As we showed before, keeping the standard deviation of layers' activations around 1 will allow us to stack several more layers in a deep neural network without gradients exploding or vanishing.

In fact, this exploration into how to best scale ReLU activations in order to prevent gradients from exploding or vanishing is what motivated Kaiming He et. al. to in 2015 [propose their own initialization scheme](https://arxiv.org/pdf/1502.01852.pdf) that's tailored for deep neural nets that use asymmetric non-linear activations like ReLU.

He et. al. demonstrated that deep networks (e.g a 22-layer CNN) would converge much earlier if the following input weight initialization strategy is employed:

1. Create a tensor with the dimensions appropriate for a weight matrix at a given layer.
2. Populate the tensor with numbers randomly chosen from a standard distribution.
3. Multiply each randomly chosen number by $\sqrt{\frac{2}{n}}$ where $n$ is the number of incoming connections coming into a given layer from the previous layer's output (also known as the "fan-in").
4. Bias tensors are initialized to zero.

In regards to training even deeper networks that used ReLUs, He et. al. found that a 30-layer CNN using Xavier initialization stalled completely and didn't learn at all.

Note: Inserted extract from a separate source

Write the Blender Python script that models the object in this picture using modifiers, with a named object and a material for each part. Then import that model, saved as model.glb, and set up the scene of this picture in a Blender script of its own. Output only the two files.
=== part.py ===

However, when the same network was initialized as recommended above it did, in fact, begin to learn and converge.

We can follow the above directions to implement our own version of Kaiming initialization and verify that it can indeed prevent activation outputs from both exploding or vanishing if we use ReLU instead of tanh at all layers of our hypothetical 100-layer network.

In [23]:
def kaiming(m,h): 
    return torch.randn(m,h)*math.sqrt(2./m)

In [24]:
x = torch.randn(512)

for i in range(num_layers): 
    a = kaiming(512, 512)
    x = relu(a @ x)
x.mean(), x.std()

(tensor(0.4563), tensor(0.6684))

Using Kaiming to initialize weights indeed prevents activation outputs from exploding or vanishing, even after 100 linear layers, each with a ReLU activation! 

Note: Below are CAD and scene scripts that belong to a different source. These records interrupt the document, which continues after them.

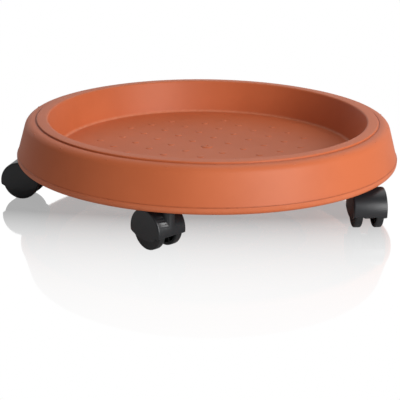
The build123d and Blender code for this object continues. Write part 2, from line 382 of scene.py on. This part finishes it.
def rim_plate():
    """One rib, drawn across the hollow rim as a flat outline and extruded to its thickness."""
    half = wall / 2
    foot = shoulder_top - rim_rib_depth
    top = shoulder_top - half
    plate = block(
        "rim_rib",
        (well_back(foot) - half, -rib_width / 2, foot),
        (skirt_back(foot) + half, rib_width / 2, top),
    )
    inward = well_back(top) - well_back(foot)
    outward = skirt_back(top) - skirt_back(foot)
    begin_edit(plate)
    for shift, outer in ((inward, False), (outward, True)):
        middle = (well_back(foot) + skirt_back(foot)) / 2
        mesh = bmesh.from_edit_mesh(plate.data)
        for vertex in mesh.verts:
            vertex.select = vertex.co.z > (foot + top) / 2 and (vertex.co.x > middle) == outer
        mesh.select_flush_mode()
        bmesh.update_edit_mesh(plate.data)
        bpy.ops.transform.translate(value=(shift, 0, 0))
    end_edit()
    return plate


def boss():
    """One round post for a stem's socket."""
    section = [(boss_radius, socket_foot), (boss_radius, shoulder_top - wall / 2)]
    post = turned("boss", section, boss_sides)
    return copied_once(post, about_z(0, x=stem_circle))


def copied_once(piece, place):
    """The same piece at another place, with the place applied."""
    name = piece.name
    copy = copied(piece, name + "_placed", place)
    bpy.data.objects.remove(piece)
    return copy


def socket(radius, low, high, name):
    """One round hole in a boss."""
    return copied_once(turned(name, [(radius, low), (radius, high)], boss_sides), about_z(0, x=stem_circle))


rim_ribs = around(rim_plate(), rib_count, "rim_rib")
bosses = around(boss(), len(caster_numbers), "boss")
welded(shell, welded(rim_ribs, bosses))
sockets = around(socket(socket_radius, socket_foot - wall, socket_top, "socket"), len(caster_numbers), "socket")
welded(shell, sockets, "DIFFERENCE")
print(f"shell with ribs and sockets: {len(shell.data.polygons)} faces")

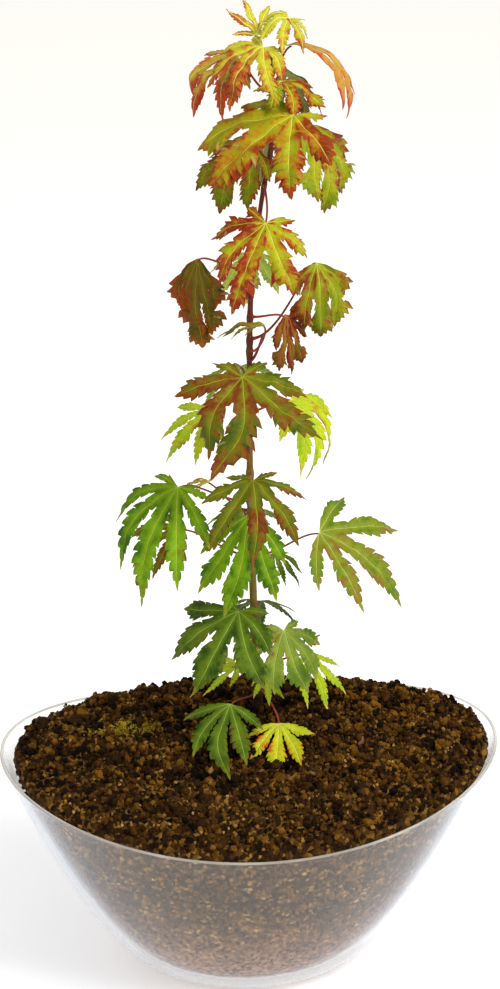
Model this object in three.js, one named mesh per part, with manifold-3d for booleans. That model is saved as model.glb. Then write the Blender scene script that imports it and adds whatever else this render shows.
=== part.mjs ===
// A young Japanese maple, one upright stem with its leaves, in a clear boat-shaped bowl of compost.
// Millimetres, +Z up. The origin is the middle of the bowl's flat underside, and its length lies along X.
import * as THREE from "three";
import { mergeVertices } from "three/addons/utils/BufferGeometryUtils.js";
import Module from "manifold-3d";

const wasm = await Module();
wasm.setup();

// ---- Driving dimensions ----
const GAP = 0.3; // between neighbouring pieces

const BOWL_LENGTH = 270;
const BOWL_DEPTH = 182;
const BOWL_HEIGHT = 120; // at the middle of the long sides
const RIM_RISE = 17; // the two ends stand this much higher
const BOWL_WALL = 3;
const BOWL_FLOOR = 3;
const BASE_SHARE = 0.42; // flat base against the rim, in length and in depth
const WALL_CURVE = 1.56; // how late the wall turns upright
const AROUND = 40; // facets round the bowl
const SOIL_SHARE = 0.978; // how far up the wall the compost reaches
const WALL_ROWS = [0, 0.2, 0.4, 0.6, 0.8, SOIL_SHARE, 1];

const SOIL_TOP = 142; // top of the heap
const HEAP_ROWS = [0.86, 0.68, 0.5, 0.32, 0.18];
const HEAP_ROUND = 0.75; // lower is a flatter top with steeper sides
const FOOT = new THREE.Vector2(7, 24); // where the stem stands
const HOLLOW_DEPTH = 3; // round the stem
const HOLLOW_RADIUS = 13;
const SEAT_RADIUS = 6;

const STEM_TOP = 505;
const STEM_SIDES = 8;
const STEM_STEPS = 26;
const STEM_RADIUS = 2.2;
const STEM_TIP_RADIUS = 0.8;
const FLARE = 2; // extra radius at the soil
const FLARE_HEIGHT = 5;

const LEAF_THICKNESS = 0.8;
const LOBES = [[0, 1], [36, 0.88], [73, 0.6], [115, 0.3]]; // degrees off the middle, and length
const ANGLE_RANGE = 6; // degrees between the extremes of a lobe's own angle
const LENGTH_RANGE = 0.14;
const SWAY_RANGE = 18; // degrees, of a lobe's sideways curve by its tip
const LOBE_WIDTH = 0.115; // widest half width of a lobe against its length
const LOBE_ROOM = 0.88; // how near a lobe may come to the line midway to its neighbour
const MARGIN = [[0.29, 1], [0.57, 0.86], [0.81, 0.42]]; // along a lobe's free part, and width
const SHOULDER = 0.15; // the blade's edge beyond the outermost lobes
const SHOULDER_ANGLE = 20;
const STALK_RADIUS = 0.92; // at the stem
const STALK_TIP_RADIUS = 0.72;
const STALK_SIDES = 5;
const STALK_STEPS = 6;
const STALK_GAP = 0.5; // between a stalk and the stem
const STALK_SUNK = 3; // how far a stalk runs on under its blade
const STALK_LEAVING = 0.35; // pull of the stalk's first direction, against its span
const STALK_ARRIVING = 0.3;

// ---- Small helpers ----
const radians = THREE.MathUtils.degToRad;
const vec = (x, y, z) => new THREE.Vector3(x, y, z);

function seeded(seed) {
  let state = seed * 7919 + 13;
  return () => {
    state = (state * 48271) % 2147483647;
    return state / 2147483647;
  };
}

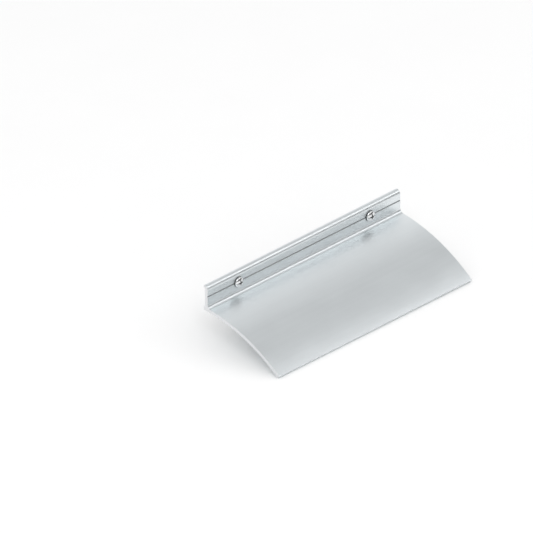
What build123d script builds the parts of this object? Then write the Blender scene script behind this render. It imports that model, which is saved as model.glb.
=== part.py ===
from build123d import *
import os
from math import asin, cos, degrees, radians, sin, sqrt, tan

# Drip strip: one extruded length and its two fixing screws.
# Millimetres. X runs along the strip, -Y points out from the mounting plane and +Z points up.
# The origin lies on the mounting plane, midway between the screws and level with them.

# Strip
strip_length = 204.0
flange_thickness = 3.0
relief_depth = 1.2
lip_thickness = 2.0
lip_height = 8.8
bend_inner_radius = 0.8
heel_face_height = 2.4
heel_ramp_rise = 2.2
heel_ramp_radius = 0.8
edge_radius = 0.3

# Canopy
projection = 80.0
canopy_thickness = 2.7
canopy_radius = 135.0
canopy_start_slope = 2.8
canopy_depth_below_screws = 10.0
canopy_root_radius = 3.6
drip_edge_radius = 0.5

# Guide groove that centres the drill on the screw line
groove_depth = 0.6
groove_angle = 90.0

# Screws
screw_inset = 32.5
thread_diameter = 4.2
core_diameter = 3.1
screw_length = 13.0
point_length = 3.7
point_flat_diameter = 0.5
hole_clearance = 0.4
head_diameter = 8.2
head_height = 3.05
head_crown_radius = 6.5
head_shoulder_radius = 0.9

# Cross recess
recess_span = 5.2
recess_depth = 2.3
recess_floor_diameter = 1.0
wing_width = 1.15
wing_draft = 5.0
recess_core_width = 2.0

# Worked out from the sizes above
stand_off = flange_thickness + relief_depth
bend_inner = min(bend_inner_radius, 0.9 * (relief_depth - edge_radius))
bend_outer = bend_inner + flange_thickness
hole_radius = thread_diameter / 2 + hole_clearance
screw_reach = strip_length / 2 - screw_inset
screw_places = (-screw_reach, screw_reach)
groove_half_width = groove_depth * tan(radians(groove_angle / 2))
under_radius = canopy_radius - canopy_thickness
canopy_centre_out = stand_off - canopy_radius * sin(radians(canopy_start_slope))
canopy_centre_up = -canopy_depth_below_screws - canopy_radius * cos(radians(canopy_start_slope))
heel_bottom = canopy_centre_up + sqrt(under_radius**2 - canopy_centre_out**2)


def at(out, up):
    """A point of the section, by its distance out from the mounting plane and its height."""
    return (-out, up)


def canopy_slope(radius, out):
    """The slope in degrees of a canopy face at a distance out from the mounting plane."""
    return degrees(asin((out - canopy_centre_out) / radius))


def canopy_point(radius, slope):
    """The point of a canopy face where it has the given slope."""
    return at(
        canopy_centre_out + radius * sin(radians(slope)),
        canopy_centre_up + radius * cos(radians(slope)),
    )


def canopy_arc(radius, first_slope, last_slope):
    """A canopy face from one slope to another, about the centre that both faces share."""
    centre = at(canopy_centre_out, canopy_centre_up)
    return CenterArc(centre, radius, 90 + first_slope, last_slope - first_slope)


def rounded(face, point, radius):
    """The face with the corner nearest to a point rounded."""
    return fillet(face.vertices().sort_by_distance((*point, 0))[0], radius)


def strip_section():
    """The strip's section, drawn with Y to the right and Z up."""
    edge_slope = canopy_slope(canopy_radius, projection)
    heel_slope = canopy_slope(under_radius, 0)

    heel_low = at(0, heel_bottom)
    heel_top = at(0, heel_bottom + heel_face_height)
    ramp_top = at(relief_depth, heel_bottom + heel_face_height + heel_ramp_rise)
    inner_bend = at(relief_depth, lip_height - lip_thickness)
    lip_low = at(0, lip_height - lip_thickness)
    lip_top = at(0, lip_height)
    outer_bend = at(stand_off, lip_height)
    groove_top = at(stand_off, groove_half_width)
    groove_floor = at(stand_off - groove_depth, 0)
    groove_low = at(stand_off, -groove_half_width)
    canopy_root = at(stand_off, -canopy_depth_below_screws)
    drip_top = canopy_point(canopy_radius, edge_slope)
    drip_low = canopy_point(under_radius, edge_slope)

    outline = Polyline(
        heel_low, heel_top, ramp_top, inner_bend, lip_low, lip_top,
        outer_bend, groove_top, groove_floor, groove_low, canopy_root,
    )
    outline += canopy_arc(canopy_radius, canopy_start_slope, edge_slope)
    outline += Line(drip_top, drip_low)
    outline += canopy_arc(under_radius, heel_slope, edge_slope)
    face = make_face(outline)

    face = rounded(face, canopy_root, canopy_root_radius)
    face = rounded(face, outer_bend, bend_outer)
    face = rounded(face, inner_bend, bend_inner)
    face = rounded(face, ramp_top, heel_ramp_radius)
    for corner in (drip_top, drip_low):
        face = rounded(face, corner, drip_edge_radius)
    for corner in (heel_low, heel_top, lip_low, lip_top):
        face = rounded(face, corner, edge_radius)
    return face


def drip_extrusion():
    """One extruded length with a clearance hole for each screw."""
    strip = extrude(Plane.YZ * strip_section(), strip_length / 2, both=True)
    for x in screw_places:
        hole = Cylinder(hole_radius, 2 * stand_off, rotation=(90, 0, 0))
        strip -= Pos(x, -stand_off, 0) * hole
    return strip


def turned_screw():
    """The screw without its recess, with its seat at Y = 0 and its point towards +Y."""
    head_radius = head_diameter / 2
    core_radius = core_diameter / 2
    thread_radius = thread_diameter / 2
    side_height = head_height - head_crown_radius + sqrt(head_crown_radius**2 - head_radius**2)
    crown_angle = degrees(asin(head_radius / head_crown_radius))
    shoulder = (head_radius, -side_height)

    outline = Polyline(
        (0, -head_height), (0, screw_length), (point_flat_diameter / 2, screw_length),
        (thread_radius, screw_length - point_length), (thread_radius, stand_off),
        (core_radius, stand_off), (core_radius, 0), (head_radius, 0), shoulder,
    )
    crown_centre = (0, head_crown_radius - head_height)
    outline += CenterArc(crown_centre, head_crown_radius, -90, crown_angle)
    half = rounded(make_face(outline), shoulder, head_shoulder_radius)
    return revolve(half, Axis.Y)


def cross_recess():
    """The tapered cross that a driver fits, with its mouth at Z = 0 and its floor below."""
    wing = extrude(Rectangle(recess_span, wing_width), -recess_depth, taper=wing_draft)
    core_mouth = Rot(0, 0, 45) * Rectangle(recess_core_width, recess_core_width)
    core = extrude(core_mouth, -recess_depth, taper=wing_draft)
    cone = Cone(
        recess_floor_diameter / 2, recess_span / 2, recess_depth,
        align=(Align.CENTER, Align.CENTER, Align.MAX),
    )
    return (wing + Rot(0, 0, 90) * wing + core) & cone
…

Let's see what happens if we were to use Xavier initialization, instead.

In [25]:
x = torch.randn(512)

for i in range(num_layers):
    a = xavier(512, 512)
    x = relu(a @ x)
x.mean(), x.std()

(tensor(4.4963e-16), tensor(6.5360e-16))

Ouch! When using Xavier to initialize weights in our hypothetical 100-layer network with ReLUs, activation gradients almost completely vanish!